Peut-on réellement assister à un retour en arrière de la mondialisation ?

Oui, pour au moins deux raisons. D’abord, les périodes de guerre sont propices à ces retours en arrière. 1914 en est l’illustration. Un monde démondialisé, c’est un monde en guerre. Je le dis en référence à François Mitterrand qui avait exprimé sa conviction en 1995, dans son dernier discours au Parlement européen de Strasbourg : « Le nationalisme, c’est la guerre. » Des coups d’arrêt à la mondialisation sont ainsi prévisibles. Il y aura des frictions entre les États-Unis et la Chine. Les Américains imposeront des droits de douane aux produits chinois. Il peut y avoir des décisions de protection justifiées de la part de Washington et de Bruxelles sur l’acier. Ou des décisions exagérées entraînant des réactions en chaîne d’autant plus importantes qu’un monde interconnecté est aussi un monde interdépendant. On assiste déjà en tout cas à une contraction du commerce mondial, qui croît moins vite que la croissance.
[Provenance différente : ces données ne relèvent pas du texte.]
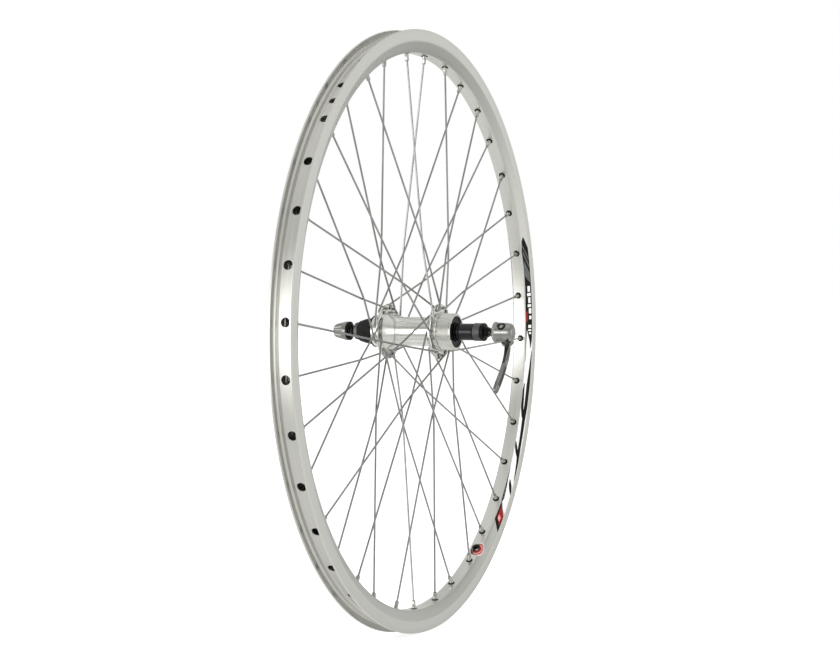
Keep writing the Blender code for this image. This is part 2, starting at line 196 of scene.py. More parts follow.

Ensuite, les sanctions sont un autre mode de démondialisation. Une sanction, c’est mettre un pays hors monde, le faire sortir du monde connecté interdépendant. On punit. L’Iran, la Russie ; hier, l’Afrique du Sud. Il s’agit d’une démondialisation imposée, circonscrite et moralisante. Attention, les sanctions rendent les sociétés plus intelligentes. Voyez l’exemple des Iraniens qui ont créé leur propre Internet.

Ce ne sont pas les seuls…

Internet produit à son tour des frontières. Ainsi la Chine est, avec Baidu, hors Google. Et dans la plupart des pays arabes, en Russie ou en Corée du Nord, les contenus d’Internet sont contrôlés. Prenez par ailleurs les espaces géographiques où les câbles de fibres optiques arrivent – Alexandrie, Marseille, la Bretagne, l’Irlande, l’est des États-Unis, Singapour –, tous ces lieux sont fragiles et espionnés. Une rupture peut survenir.